§ **The exercise**: Each line that holds the string "frame" counts once; say how many such lines there are and add nothing.

○ ○ ○ ○

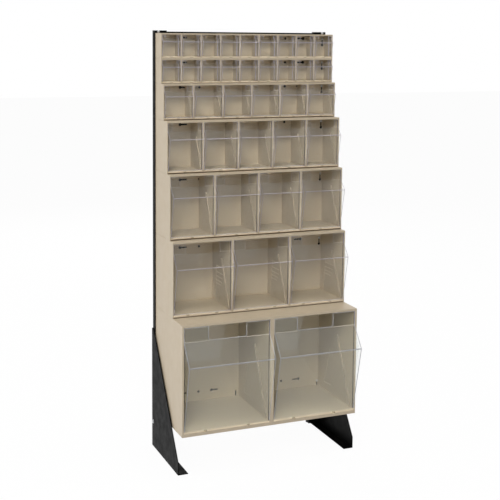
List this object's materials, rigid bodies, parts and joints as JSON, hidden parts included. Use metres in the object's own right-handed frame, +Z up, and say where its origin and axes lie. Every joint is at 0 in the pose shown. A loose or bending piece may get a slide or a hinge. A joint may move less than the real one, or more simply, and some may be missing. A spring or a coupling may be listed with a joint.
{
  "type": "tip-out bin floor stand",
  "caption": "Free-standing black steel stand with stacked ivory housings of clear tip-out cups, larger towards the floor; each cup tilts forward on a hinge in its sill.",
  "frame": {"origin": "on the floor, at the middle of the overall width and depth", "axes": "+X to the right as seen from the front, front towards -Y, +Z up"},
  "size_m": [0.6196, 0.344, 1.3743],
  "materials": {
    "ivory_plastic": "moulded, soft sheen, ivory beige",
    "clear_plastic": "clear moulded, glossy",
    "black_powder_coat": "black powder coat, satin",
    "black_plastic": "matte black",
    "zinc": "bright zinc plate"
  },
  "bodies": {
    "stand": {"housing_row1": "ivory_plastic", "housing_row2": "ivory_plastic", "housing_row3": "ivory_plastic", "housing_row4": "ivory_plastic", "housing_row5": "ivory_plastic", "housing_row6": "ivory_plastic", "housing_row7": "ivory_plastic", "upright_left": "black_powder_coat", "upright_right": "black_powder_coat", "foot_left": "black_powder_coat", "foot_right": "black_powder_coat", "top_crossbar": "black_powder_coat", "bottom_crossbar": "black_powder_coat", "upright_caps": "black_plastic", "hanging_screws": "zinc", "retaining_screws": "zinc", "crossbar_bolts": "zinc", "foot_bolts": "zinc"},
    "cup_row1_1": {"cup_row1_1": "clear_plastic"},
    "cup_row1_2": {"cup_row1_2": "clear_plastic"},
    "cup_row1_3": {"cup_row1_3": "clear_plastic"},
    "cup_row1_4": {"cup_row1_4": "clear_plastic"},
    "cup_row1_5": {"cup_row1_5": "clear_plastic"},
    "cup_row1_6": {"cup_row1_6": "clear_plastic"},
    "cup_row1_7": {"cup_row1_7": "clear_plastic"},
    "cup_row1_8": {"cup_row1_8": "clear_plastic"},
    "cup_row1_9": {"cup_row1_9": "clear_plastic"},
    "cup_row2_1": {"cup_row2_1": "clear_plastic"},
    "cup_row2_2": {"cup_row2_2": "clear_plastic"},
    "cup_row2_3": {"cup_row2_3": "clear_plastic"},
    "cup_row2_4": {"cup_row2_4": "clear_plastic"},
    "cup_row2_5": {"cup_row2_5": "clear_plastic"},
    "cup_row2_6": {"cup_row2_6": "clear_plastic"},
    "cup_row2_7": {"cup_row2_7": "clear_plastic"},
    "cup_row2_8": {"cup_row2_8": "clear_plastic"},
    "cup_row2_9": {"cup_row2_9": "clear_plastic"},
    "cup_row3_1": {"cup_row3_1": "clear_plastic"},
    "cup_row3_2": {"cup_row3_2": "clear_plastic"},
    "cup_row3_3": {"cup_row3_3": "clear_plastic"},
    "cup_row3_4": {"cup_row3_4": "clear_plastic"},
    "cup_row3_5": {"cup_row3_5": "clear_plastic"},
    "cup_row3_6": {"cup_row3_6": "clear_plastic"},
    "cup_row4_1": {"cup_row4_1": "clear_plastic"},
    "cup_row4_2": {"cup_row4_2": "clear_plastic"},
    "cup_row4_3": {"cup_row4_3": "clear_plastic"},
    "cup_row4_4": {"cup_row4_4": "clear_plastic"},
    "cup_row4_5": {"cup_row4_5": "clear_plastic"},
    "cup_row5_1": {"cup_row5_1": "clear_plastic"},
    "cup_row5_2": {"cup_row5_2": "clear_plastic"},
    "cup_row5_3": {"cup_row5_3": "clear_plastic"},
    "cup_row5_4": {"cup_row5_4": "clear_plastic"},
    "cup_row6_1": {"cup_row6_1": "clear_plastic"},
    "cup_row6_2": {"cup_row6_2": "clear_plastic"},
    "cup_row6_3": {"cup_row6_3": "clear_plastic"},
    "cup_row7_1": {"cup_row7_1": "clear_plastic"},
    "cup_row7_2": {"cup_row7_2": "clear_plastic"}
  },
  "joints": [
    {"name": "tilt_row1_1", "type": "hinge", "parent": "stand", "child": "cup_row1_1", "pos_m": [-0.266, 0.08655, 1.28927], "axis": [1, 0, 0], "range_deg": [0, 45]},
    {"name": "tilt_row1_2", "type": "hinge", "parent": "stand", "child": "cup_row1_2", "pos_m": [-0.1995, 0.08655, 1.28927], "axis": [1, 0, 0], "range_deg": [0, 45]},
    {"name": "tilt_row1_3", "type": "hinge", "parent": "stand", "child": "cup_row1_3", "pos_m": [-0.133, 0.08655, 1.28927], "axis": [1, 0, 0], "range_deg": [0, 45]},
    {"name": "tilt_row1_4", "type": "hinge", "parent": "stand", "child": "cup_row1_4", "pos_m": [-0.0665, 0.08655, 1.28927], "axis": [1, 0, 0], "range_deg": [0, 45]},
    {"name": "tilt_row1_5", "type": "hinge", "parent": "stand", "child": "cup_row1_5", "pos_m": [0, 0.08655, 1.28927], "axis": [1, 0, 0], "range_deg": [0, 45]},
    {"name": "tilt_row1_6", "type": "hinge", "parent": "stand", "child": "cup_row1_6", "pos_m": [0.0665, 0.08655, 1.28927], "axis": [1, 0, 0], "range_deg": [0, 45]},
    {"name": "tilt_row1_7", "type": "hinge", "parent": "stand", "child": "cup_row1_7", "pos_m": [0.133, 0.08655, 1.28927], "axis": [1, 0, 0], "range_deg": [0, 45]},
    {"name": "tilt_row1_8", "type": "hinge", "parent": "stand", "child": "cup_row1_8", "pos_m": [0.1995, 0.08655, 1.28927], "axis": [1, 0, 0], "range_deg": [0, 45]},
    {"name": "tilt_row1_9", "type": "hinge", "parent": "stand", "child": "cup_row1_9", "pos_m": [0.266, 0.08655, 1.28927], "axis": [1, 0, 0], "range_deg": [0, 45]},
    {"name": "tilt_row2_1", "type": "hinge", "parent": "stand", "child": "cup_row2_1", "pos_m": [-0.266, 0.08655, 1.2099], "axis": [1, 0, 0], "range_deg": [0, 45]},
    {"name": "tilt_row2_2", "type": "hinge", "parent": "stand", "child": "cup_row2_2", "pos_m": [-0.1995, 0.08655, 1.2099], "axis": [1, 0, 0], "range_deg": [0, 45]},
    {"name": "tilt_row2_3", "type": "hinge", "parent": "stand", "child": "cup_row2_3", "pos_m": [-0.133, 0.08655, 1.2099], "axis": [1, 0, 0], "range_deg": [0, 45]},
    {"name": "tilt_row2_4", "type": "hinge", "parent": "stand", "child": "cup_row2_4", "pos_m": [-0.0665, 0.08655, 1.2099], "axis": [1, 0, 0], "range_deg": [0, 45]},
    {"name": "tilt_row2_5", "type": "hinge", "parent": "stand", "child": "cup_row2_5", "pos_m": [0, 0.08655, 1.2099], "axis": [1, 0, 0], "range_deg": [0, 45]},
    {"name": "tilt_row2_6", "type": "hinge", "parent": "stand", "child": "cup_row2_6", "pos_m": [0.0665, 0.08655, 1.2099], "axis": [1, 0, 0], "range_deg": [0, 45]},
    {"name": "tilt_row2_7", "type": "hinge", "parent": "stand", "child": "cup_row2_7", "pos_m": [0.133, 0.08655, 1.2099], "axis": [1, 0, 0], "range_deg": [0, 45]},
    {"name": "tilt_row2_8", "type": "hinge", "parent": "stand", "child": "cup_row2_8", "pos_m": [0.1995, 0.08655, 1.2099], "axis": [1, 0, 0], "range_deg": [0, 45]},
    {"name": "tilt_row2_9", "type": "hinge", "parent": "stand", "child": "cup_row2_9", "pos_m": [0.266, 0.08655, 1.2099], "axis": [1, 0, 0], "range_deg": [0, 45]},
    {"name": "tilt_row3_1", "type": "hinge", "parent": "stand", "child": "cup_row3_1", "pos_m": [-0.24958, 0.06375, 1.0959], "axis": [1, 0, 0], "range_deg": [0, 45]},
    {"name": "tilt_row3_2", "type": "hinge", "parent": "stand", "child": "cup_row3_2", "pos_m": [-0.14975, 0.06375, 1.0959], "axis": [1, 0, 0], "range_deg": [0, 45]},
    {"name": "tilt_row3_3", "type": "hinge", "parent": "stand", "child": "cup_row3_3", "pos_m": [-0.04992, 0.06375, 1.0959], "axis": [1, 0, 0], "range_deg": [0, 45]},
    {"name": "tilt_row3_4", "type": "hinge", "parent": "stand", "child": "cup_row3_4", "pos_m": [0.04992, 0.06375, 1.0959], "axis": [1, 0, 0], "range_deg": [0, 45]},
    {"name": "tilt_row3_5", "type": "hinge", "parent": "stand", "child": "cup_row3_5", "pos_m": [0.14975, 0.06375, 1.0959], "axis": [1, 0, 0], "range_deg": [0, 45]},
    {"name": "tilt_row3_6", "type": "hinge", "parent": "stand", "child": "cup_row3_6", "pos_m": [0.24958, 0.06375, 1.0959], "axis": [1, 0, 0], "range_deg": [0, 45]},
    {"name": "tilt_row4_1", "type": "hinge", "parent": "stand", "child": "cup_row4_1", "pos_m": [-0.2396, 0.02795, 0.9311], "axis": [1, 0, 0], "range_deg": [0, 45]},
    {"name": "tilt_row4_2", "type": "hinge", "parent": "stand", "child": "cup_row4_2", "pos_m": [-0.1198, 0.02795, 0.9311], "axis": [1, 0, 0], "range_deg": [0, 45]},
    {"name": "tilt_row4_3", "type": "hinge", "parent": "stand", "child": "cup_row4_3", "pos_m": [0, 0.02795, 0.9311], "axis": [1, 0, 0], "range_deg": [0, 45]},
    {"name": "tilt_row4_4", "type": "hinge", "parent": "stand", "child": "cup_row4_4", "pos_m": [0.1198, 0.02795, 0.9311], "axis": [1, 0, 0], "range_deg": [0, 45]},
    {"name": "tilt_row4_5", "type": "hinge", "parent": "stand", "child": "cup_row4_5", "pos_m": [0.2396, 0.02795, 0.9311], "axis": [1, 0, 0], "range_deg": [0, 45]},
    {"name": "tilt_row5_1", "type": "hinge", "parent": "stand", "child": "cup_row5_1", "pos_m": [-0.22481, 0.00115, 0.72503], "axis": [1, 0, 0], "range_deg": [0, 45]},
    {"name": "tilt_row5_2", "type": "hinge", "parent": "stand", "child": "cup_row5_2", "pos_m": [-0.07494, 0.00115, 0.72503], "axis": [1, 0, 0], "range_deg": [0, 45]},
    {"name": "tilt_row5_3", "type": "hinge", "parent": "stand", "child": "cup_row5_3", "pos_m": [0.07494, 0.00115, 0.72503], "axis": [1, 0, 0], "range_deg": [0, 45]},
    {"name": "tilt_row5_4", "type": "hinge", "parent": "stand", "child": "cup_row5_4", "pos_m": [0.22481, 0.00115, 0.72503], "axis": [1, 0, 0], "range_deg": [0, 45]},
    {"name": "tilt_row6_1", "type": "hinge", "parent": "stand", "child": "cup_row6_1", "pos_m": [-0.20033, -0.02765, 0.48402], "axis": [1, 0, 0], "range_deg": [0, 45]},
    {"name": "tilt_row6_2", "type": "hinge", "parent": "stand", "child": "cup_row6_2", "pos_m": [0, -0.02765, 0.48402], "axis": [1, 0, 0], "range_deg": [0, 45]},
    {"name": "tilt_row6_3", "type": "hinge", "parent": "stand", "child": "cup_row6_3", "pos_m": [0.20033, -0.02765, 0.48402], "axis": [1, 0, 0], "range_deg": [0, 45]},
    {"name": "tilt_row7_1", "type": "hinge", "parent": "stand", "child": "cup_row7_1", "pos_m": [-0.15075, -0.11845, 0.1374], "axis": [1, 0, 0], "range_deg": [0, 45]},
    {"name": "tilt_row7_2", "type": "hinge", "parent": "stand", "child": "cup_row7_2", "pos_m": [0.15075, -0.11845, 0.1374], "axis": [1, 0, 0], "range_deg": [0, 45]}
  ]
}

○ ○ ○ ○

§ **Solution to this problem**: 2